The repertoire in the Peterhouse partbooks shows considerable overlap with that preserved in other contemporary manuscripts: St John's College, Oxford, MS 180 & 181; the Christ Church Cathedral partbooks (Oxford, Christ Church Library, Mus.1220-1224; British Library Add MS 30478 & 30479; the Royal College of Music MSS 1045-1051; and Durham Dean and Chapter Library Mus. C1-19.

==Complete list of composers==

===Henrician set===

- Anonymous
- William Alen
- Thomas Appleby
- Hugh Aston
- Richard Bramston
- Catcott
- Arthur Chamberlayne
- John Darke
- Edwarde
- Walter Erley [Erell]

- Robert Fayrfax
- Richard Hunt
- Robert Jones
- Thomas Knyght
- Nicholas Ludford
- Lupus/Lupus Italus
- Jacquet of Mantua
- Edward Martyn
- John Mason
- John Merbecke

- John Norman
- John Northbrooke [Northbroke]
- William Pasche
- Richard Pygott
- William Rasar [Rasor]
- Hugh Sturmys
- Thomas Tallis
- John Taverner
- Christopher Tye
- William Whytbrook [Whytbroke]

===Caroline set ('Former' and 'Latter')===

- Anonymous
- John Amner
- Adelard of Bath
- Adrian Batten [Battin, Battyn]
- Johann Hector Beck
- John Bennett
- Edward Blancke
- Thomas Boyce
- John Bull
- William Byrd
- William Child
- William Cranford [Cranforth]
- Richard Dering [Deering, Dearing, Diringus]
- Derrick Gerarde [Dethick, Dyricke, Theodoricus, Gerard, Gerardus, Gerrarde]
- Michael East
- John Ferrant [Farrant]
- Richard Ferrant
- Alfonso Ferrabosco
- John Fido [Fidoe, Fidow, Fidor]
- John Geeres
- Orlando Gibbons
- Gibbons/W. Smith
- Nathaniel Giles [Gyles]
- John Heath I

- John Hilton the Elder
- John Hilton the Younger
- Henry Hinde
- Edmund Hooper
- Hughes
- J. Hutchinson
- Richard Hutchinson
- Matthew Jeffries
- Juxon
- R. Knight
- Laud
- Henry Loosemore
- John Lugge
- Thomas Mace
- Marson
- Henry Molle
- Thomas Morley
- Henry Mudd [Harry, Moode, Moud, Mudge]
- William Mundy
- Henry Palmer
- Osbert Parsley
- Robert Parsons
- Nathaniel Patrick
- Martin Peerson [Pearson]

- Philips
- Richard Portman
- Robert Ramsey
- John Shepherd
- Edward Smith
- John Smith
- William Smith I
- Robert Stevenson
- William Stonard [Stoner, Stonerd, Stonnard]
- Nicholas Strogers
- Thomas Tallis
- John Taverner
- Thomas Tomkins
- Christopher Tye
- John Ward
- Thomas Warwick
- Thomas Weelkes
- Robert White [Whyte]
- William White
- Robert Wilkinson [Wylkynson]
- Thomas Wilson
- Leonard Woodson

==Modern recordings and reconstructions==
Because of the missing partbooks, much of the music in the Peterhouse partbooks had not ever been recorded until recently. Nicholas Sandon, however, has spent numerous years researching the Peterhouse partbooks and has devoted considerable time to reconstructing lost vocal parts. Sandon was formerly Professor of Music at University College, Cork and at Exeter University, and now acts as general editor of Antico Edition, which is publishing his reconstructions of the music found in the Peterhouse Partbooks.

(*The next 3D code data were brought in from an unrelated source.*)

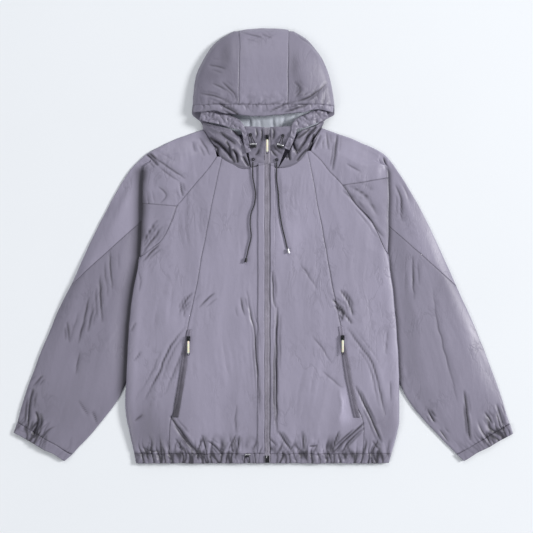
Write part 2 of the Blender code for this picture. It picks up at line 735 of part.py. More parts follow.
def sleeve(side, parts):
    name = SIDE_NAME[side]
    edges = ("first_row", "last_row", "first_column", "last_column")
    points = trim([sleeve_ring(side, station) for station in SHOULDER_STATIONS], edges)
    back_off(points, -1, -2)
    sheet(f"sleeve_shoulder_{name}", points, parts)

    points = trim([sleeve_ring(side, station) for station in LOWER_STATIONS], edges)
    back_off(points, 0, 1)
    armpit_row = LOWER_STATIONS.index(ARMPIT)
    points[armpit_row, :FIRST_ARM_COLUMN, 1] += SEAM_GAP

    def below_armpit(row, col):
        return row >= armpit_row and col < FIRST_ARM_COLUMN

    sheet(f"sleeve_lower_{name}", points, parts, absent=below_armpit)


def cuff(side, parts):
    points = []
    for station in (CUFF_SEAM, (CUFF_SEAM + CUFF_END) / 2, CUFF_END):
        arm = {name: ring_value(ARM[side], name, station) for name in Arm._fields}
        inner = np.array((arm["inner_x"], arm["inner_y"]))
        outer = np.array((arm["outer_x"], arm["outer_y"]))
        width = hypot(*(outer - inner))
        turn = BEND / width
        middle = CUFF_LOFT / 2 + 0.45
        row = [(inner, middle + 1.3)]
        for part in (turn, 0.2, 0.4, 0.6, 0.8, 1 - turn):
            place = mix(inner, outer, part)
            height = arm_height(side, station, *place, part * width, (1 - part) * width)
            row.append((place, max(height, middle + 1.6)))
        row.append((outer, middle))
        row += [(mix(inner, outer, part), CASING / 2) for part in (1 - turn, 0.8, 0.6, 0.4, 0.2, turn)]
        row.append((inner, middle - 1.3))
        points.append([(side * place[0], place[1], z) for place, z in row])
    points = trim(points, ("first_row",))
    points[0] += unit(points[1] - points[0]) * SEAM_GAP
    sheet(f"cuff_{SIDE_NAME[side]}", points, parts, wall=CASING)


# ---------------------------------------------------------------- hood
def crown_drop(x, y):
    """How far the hood's rows bend down towards the sides of the crown."""
    return 5.0 * (x / 60.0) ** 2 * ramp((y - 850.0) / 60.0)


def hood_centre(parts):
    upper = (BRIM_SEAM_Y, 784, 814, 844, 870, 893, 906)
    lower = (906, 870, 820, 752, 735, 700, 0)
    points = []
    for layer, rows in ((1, upper), (0, (CROWN_Y,)), (-1, lower)):
        for y in rows:
            row = []
            for part in (0.0, 0.25, 0.5, 0.75, 1.0):
                row.append(hood_centre_point(layer, y, part))
            points.append(row)
    edges = ("first_row", "last_row", "first_column", "last_column")
    sheet("hood_centre", trim(points, edges), parts)


def hood_centre_point(layer, y, part):
    seams = {}
    for side in (-1, 1):
        rows = HOOD_LOW[side][::-1] + HOOD[side]
        seams[side] = side * smooth(column(rows, "seam_y"), column(rows, "seam_x"), y)
    x = mix(seams[-1], seams[1], part)
    if y == 0:
        return (x, back_neck_y(x) + SEAM_GAP, FLOOR)
    row_y = y - crown_drop(x, y)
    if layer > 0:
        return (x, row_y, hood_height(x, row_y))
    return (x, row_y, FLOOR if layer < 0 else HOOD_EDGE - 0.8)


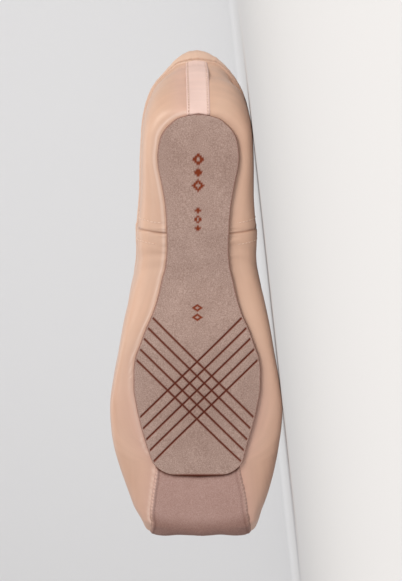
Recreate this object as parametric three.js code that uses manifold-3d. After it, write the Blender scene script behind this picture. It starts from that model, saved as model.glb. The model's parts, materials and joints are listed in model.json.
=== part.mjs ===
// A pointe shoe, seen and modelled as its maker builds it: a satin upper lasted over a box, a suede outsole,
// a suede patch round the platform, a strip up the back of the heel, a bound collar and an insole.
//
// The shoe is made upright in its own frame, in millimetres: x runs from the back of the heel to the toe,
// y to the left, z up, and z = 0 is the plane that heel and forefoot tread on. It is then laid on its right side.
import * as THREE from "three";
import { mergeVertices } from "three/addons/utils/BufferGeometryUtils.js";
import { ConvexHull } from "three/addons/math/ConvexHull.js";
import Module from "manifold-3d";

const wasm = await Module();
wasm.setup();

// Driving sizes of the last
const LAST_LENGTH = 238.5;
const BALL_WIDTH = 84.8;
const HEEL_WIDTH = 54.2;
const HEEL_DEPTH = 40;
const HEEL_POINT = 1.85;
const CROWN_HEIGHT = 48;
const PLATFORM_WIDTH = 54;
const PLATFORM_DEPTH = 8;
const ARCH_RISE = 3;
const TOE_SPRING = 4;

// Driving sizes of the collar
const HEEL_HEIGHT = 47;
const SIDE_HEIGHT = 34;
const VAMP_LENGTH = 82;
const THROAT_WIDTH = 56;
const BINDING_WIDTH = 7;
const BINDING_THICKNESS = 0.9;

// Driving sizes of the walls and the layers on them
const QUARTER_WALL = 1.6;
const BOX_WALL = 3;
const VAMP_STEP = 0.5;
const SEAM_AT = 84;
const SEAM_BEVEL = 1.2;
const STRIP_WIDTH = 11.4;
const STRIP_THICKNESS = 0.5;
const PATCH_THICKNESS = 1;
const TIP_FLATTENING = 0.35;
const PATCH_HEIGHT = 27;
const PATCH_UNDER_SOLE = 12;
const INSOLE_THICKNESS = 1.5;
const INSOLE_PAST_SOLE = 12;

// Driving sizes of the outsole
const SOLE_SETBACK = 25.7;
const SOLE_LENGTH = 180.2;
const SOLE_BALL_WIDTH = 62.6;
const SOLE_THICKNESS = 2;
const LASTING_MARGIN = 8;
const GROOVE_WIDTH = 1.1;
const GROOVE_DEPTH = 0.5;
const GROOVE_PITCH = 5.1;
const GROOVE_COUNT = 5;
const GROOVE_INSET = 0.9;
const GROOVES_AT = 0.758;

// Clearance that every two pieces keep
const GAP = 0.3;

// Where the level stretches of the tread end, as shares of the last's length
const HEEL_SEAT_END = 0.32 * LAST_LENGTH;
const TREAD_START = 0.59 * LAST_LENGTH;
const TREAD_END = 0.81 * LAST_LENGTH;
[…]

Based on Sandon's reconstructions, the Boston-based early music ensemble Blue Heron has released a five-CD series of music from the Henrician set of the Peterhouse partbooks, including compositions by Hugh Aston, Robert Jones, John Mason, Nicholas Ludford, Richard Pygott, and Robert Hunt. Additionally, the Seattle-based Byrd Ensemble released the album Our Lady: Music from the Peterhouse Partbooks, also based on Sandon's reconstructions, in 2011.

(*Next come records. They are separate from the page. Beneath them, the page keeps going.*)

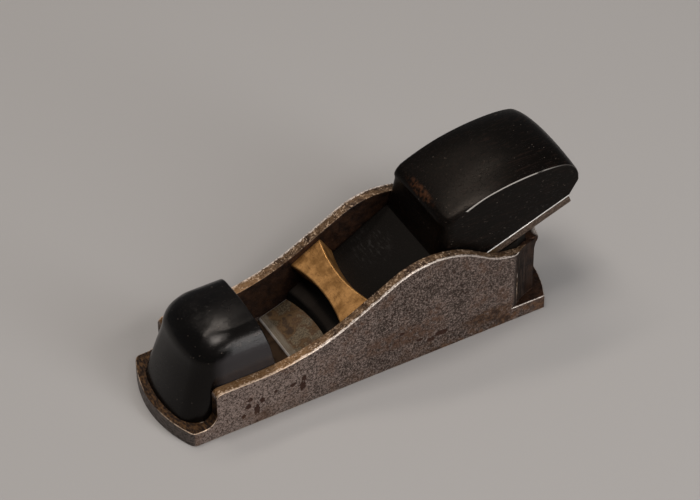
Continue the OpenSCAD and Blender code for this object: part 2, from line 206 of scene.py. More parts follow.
keep_picked(shoe, handled_edge)
bpy.ops.mesh.bevel(offset=RUBBED_R * MM, segments=2, clamp_overlap=False, material=1)
mark_worn(shoe)
smooth(shoe, 32)
keep_flats_flat(shoe)


def new_finish(name):
    """A new material, with its node tree, surface shader and the place on the object in millimetres."""
    material = bpy.data.materials.new(name)
    material.use_nodes = True
    tree = material.node_tree
    coordinates = tree.nodes.new("ShaderNodeTexCoord")
    in_mm = tree.nodes.new("ShaderNodeVectorMath")
    in_mm.operation = "SCALE"
    in_mm.inputs["Scale"].default_value = 1 / MM
    tree.links.new(coordinates.outputs["Object"], in_mm.inputs[0])
    return material, tree, tree.nodes["Principled BSDF"], in_mm.outputs[0]


def put(tree, socket, value):
    """Links a node's output to a socket, or writes a plain number or colour into it."""
    if isinstance(value, bpy.types.NodeSocket):
        tree.links.new(value, socket)
    elif isinstance(value, (tuple, list)):
        socket.default_value = (*value, 1.0)[: len(socket.default_value)]
    else:
        socket.default_value = value


def mottle(tree, place, size, stretch=(1, 1, 1), detail=4.0, shift=0.0):
    """Cloudy variation in patches about size millimetres across, drawn out along the stretch."""
    mapping = tree.nodes.new("ShaderNodeMapping")
    mapping.inputs["Location"].default_value = (shift, shift * 0.7, shift * 1.3)
    mapping.inputs["Scale"].default_value = [1 / (size * s) for s in stretch]
    noise = tree.nodes.new("ShaderNodeTexNoise")
    noise.inputs["Scale"].default_value = 1.0
    noise.inputs["Detail"].default_value = detail
    noise.inputs["Roughness"].default_value = 0.6
    tree.links.new(place, mapping.inputs["Vector"])
    tree.links.new(mapping.outputs[0], noise.inputs["Vector"])
    return noise.outputs["Fac"]


def rising(tree, value, low, high, least=0.0, most=1.0):
    """Goes softly from least to most as the value goes from low to high."""
    step = tree.nodes.new("ShaderNodeMapRange")
    step.interpolation_type = "SMOOTHSTEP"
    put(tree, step.inputs["Value"], value)
    for name, number in zip(("From Min", "From Max", "To Min", "To Max"), (low, high, least, most)):
        step.inputs[name].default_value = number
    return step.outputs[0]


def worked_out(tree, operation, first, second=0.0):
    node = tree.nodes.new("ShaderNodeMath")
    node.operation = operation
    put(tree, node.inputs[0], first)
    put(tree, node.inputs[1], second)
    return node.outputs[0]


def joined(tree, operation, shares):
    total = shares[0]
    for share in shares[1:]:
        total = worked_out(tree, operation, total, share)
    return total


def both(tree, *shares):
    """Strong only where every share is strong."""
    return joined(tree, "MULTIPLY", shares)


def either(tree, *shares):
    """As strong as the strongest share."""
    return joined(tree, "MAXIMUM", shares)


def added(tree, *shares):
    return joined(tree, "ADD", shares)


def laid_over(tree, share, under, over):
    """The colour over laid on the colour under, as thick as the share says."""
    mix = tree.nodes.new("ShaderNodeMix")
    mix.data_type = "RGBA"
    put(tree, mix.inputs["Factor"], share)
    put(tree, mix.inputs["A"], under)
    put(tree, mix.inputs["B"], over)
    return mix.outputs["Result"]


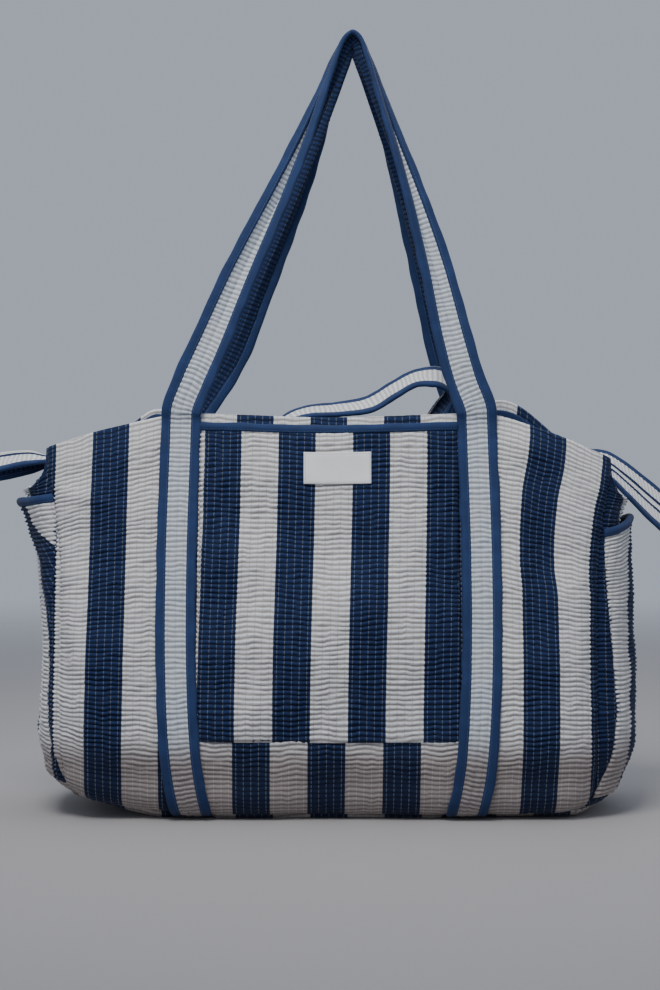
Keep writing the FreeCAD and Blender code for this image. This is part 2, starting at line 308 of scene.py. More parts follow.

In 2025, a CD of music from the Caroline Partbooks was released by the choir for whom the manuscripts were originally collected. The recording by the Choir of Peterhouse, Cambridge, directed by Simon Jackson, working with historical advisor Matthew Alec Gouldstone, is released on the Naxos label. The performances are based on editions prepared by musicologist Matthew Alec Gouldstone, Antico edition, and others, and includes several world premiere recordings of music by Orlando Gibbons, Thomas Tallis, William Smith, and the first organist of Peterhouse Chapel in the 1630s, Thomas Wilson.